The Last Retrospective

Standard

The Bustle in a House

The Morning after Death

Is solemnest of industries

Enacted opon Earth –

 

The Sweeping up the Heart

And putting Love away

We shall not want to use again

Until Eternity.

Emily Dickinson

 

Thirty odd sticky notes hang on the whiteboard, carefully categorized this time. Written upon in neat, thick pencil strokes, they await inspection, analysis.

The last retrospective didn’t happen. It was canceled at the last minute by the person who was assigned to be the scrum master, because the fixing of incidents in production had priority over the retrospective session. The stickies have been on that whiteboard for two weeks now, unattended. I like to believe they serve as a monument, as a tombstone for our exploits into an Agile way of working. One of these days though, I am going to have to clean up the board.

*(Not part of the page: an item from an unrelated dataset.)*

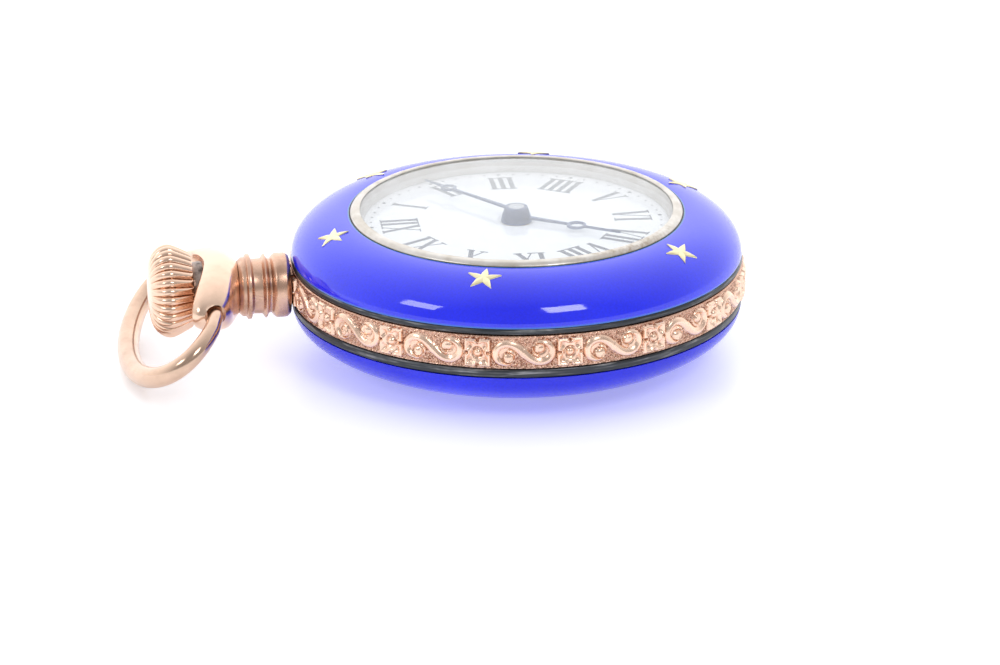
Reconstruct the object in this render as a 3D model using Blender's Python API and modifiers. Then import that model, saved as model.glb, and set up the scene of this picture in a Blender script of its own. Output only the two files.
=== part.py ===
"""Open-face fob watch in an enamelled case: case, bow, crown, dial and movement.

Frame: metres, +Z up with the dial facing up, the pendant and XII along +Y.
The origin is the middle of the flat spot on the back that the watch lies on.
"""
import math

import bmesh
import bpy
from mathutils import Vector

MM = 0.001

# Driving dimensions, in millimetres.
CASE_R = 14.0            # radius of the enamelled case
BAND_R = 14.25           # radius over the chased gold band
BAND_HALF = 1.06         # half the height of the band
BAND_Z = 4.83            # height of the band's middle above the resting face
BEZEL_FOOT = 1.42        # top of the bezel's metal rim, above the band's middle
BEZEL_INNER_R = 10.36    # inner edge of the bezel's enamel
BEZEL_TOP = 4.03         # height of that edge above the band's middle
BACK_RIM = 1.65          # lower rim of the back cover, below the band's middle
FLAT_R = 5.5             # radius of the flat spot on the back
ENAMEL = 0.35            # thickness of the enamel
SHELL = 0.37             # thickness of the metal under the enamel
GAP = 0.03               # clearance between pieces that touch
FIT = 0.05               # clearance of a piece that turns or slides
DIAL_R = 10.3
DIAL_TOP = BAND_Z + 3.30
DIAL_THICK = 0.40
PLATE_R = 11.2           # ten-ligne movement
PLATE_BOTTOM = 5.95
PLATE_TOP = 7.00
BRIDGE_TOP = 3.50        # the train runs between here and PLATE_BOTTOM
BRIDGE_BOTTOM = 2.70
STEPS = 32               # facets of every case ring, so that their flats line up
HINGE_X = 14.35          # both case hinges are at 3 o'clock
HINGE_R = 0.42           # radius of a hinge knuckle
BEZEL_HINGE_Z = BAND_Z + BAND_HALF + 0.02
BACK_HINGE_Z = BAND_Z - BAND_HALF - 0.02
BOW_PIVOT_Y = 19.2
BOW_HALF_WIDTH = 8.0     # bow's centre line: a wide oval through both pivots
BOW_HALF_DEPTH = 3.77
BOW_CENTRE = 2.73        # from the pivots to the middle of the oval
BOW_WIRE_R = 0.69
BOW_TILT = math.radians(39.3)   # the bow rests on the table
CROWN_BACK_Y = 20.25
CROWN_R = 2.9
CROWN_FLUTES = 30
MINUTE_ANGLE = 35.4      # minute hand's direction, degrees from +X
HOUR_ANGLE = 235.4
STARS = ((101.2, 11.94), (161.6, 11.78), (226.2, 12.06), (289.5, 11.9), (345.5, 11.9),
         (41.5, 11.9))   # direction in degrees from +X, and distance from the middle
STAR_SIZE = 1.05
STAR_WAIST = 0.45        # share of its size at a star's inner corners

# Centres of the movement's arbors.
BARREL = (-3.2, 3.3)
THIRD = (3.2, 1.0)
FOURTH = (3.8, -1.6)
ESCAPE = (3.2, -3.95)
PALLET = (1.5, -4.9)
BALANCE = (-1.9, -6.2)
MINUTE_WORK = (0.0, 2.35)
CROWN_WHEEL = (-0.05, 6.72)

for old in list(bpy.data.objects):
    bpy.data.objects.remove(old, do_unlink=True)

watch = bpy.data.collections.new("fob_watch")
cutters = bpy.data.collections.new("cutters")
bpy.context.scene.collection.children.link(watch)
bpy.context.scene.collection.children.link(cutters)


# ---------------------------------------------------------------- materials

def material(name, colour, metallic, roughness):
    mat = bpy.data.materials.new(name)
    mat.use_nodes = True
    shader = mat.node_tree.nodes["Principled BSDF"]
    shader.inputs["Base Color"].default_value = (*colour, 1.0)
    shader.inputs["Metallic"].default_value = metallic
    shader.inputs["Roughness"].default_value = roughness
    return mat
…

It would have been the last retrospective anyway because we are returning from an Agile way of working to waterfall software development – which is, euphemistically, being sold as Kanban. We tried Agile for some ten months but it never took hold. On the ‘what went well’ side of the retrospective board there are stickies stating ‘At least we try to keep on smiling’ and ‘Somehow we manage to deliver some work’. On the ‘what could have been better’ side there is an exhaustive to the point of masochistic description of the swamp that we’ve been ploughing through for the last couple of months. The stickies state that we do not work as a team, there is no focus, there are no priorities, it is not clear who does what, there is no clear goal, we are continuously interrupted and there is lack of understanding of quality.

I feel it is okay to move away from Agile. In fact, we (the team) discussed this a couple of weeks ago as a viable option. We decided it would be beneficial to let go of the Agile expectations. I think the main reason for not succeeding at Agile was lack of commitment from management at every bloody step of the way. While the company envisioned to charge into the future the Agile way, middle management just basically ignored that message. There is an abundance of other reasons as well. I like to think that I tried to make Agile work but that the opposition was just overwhelming. In retrospect, I think it was.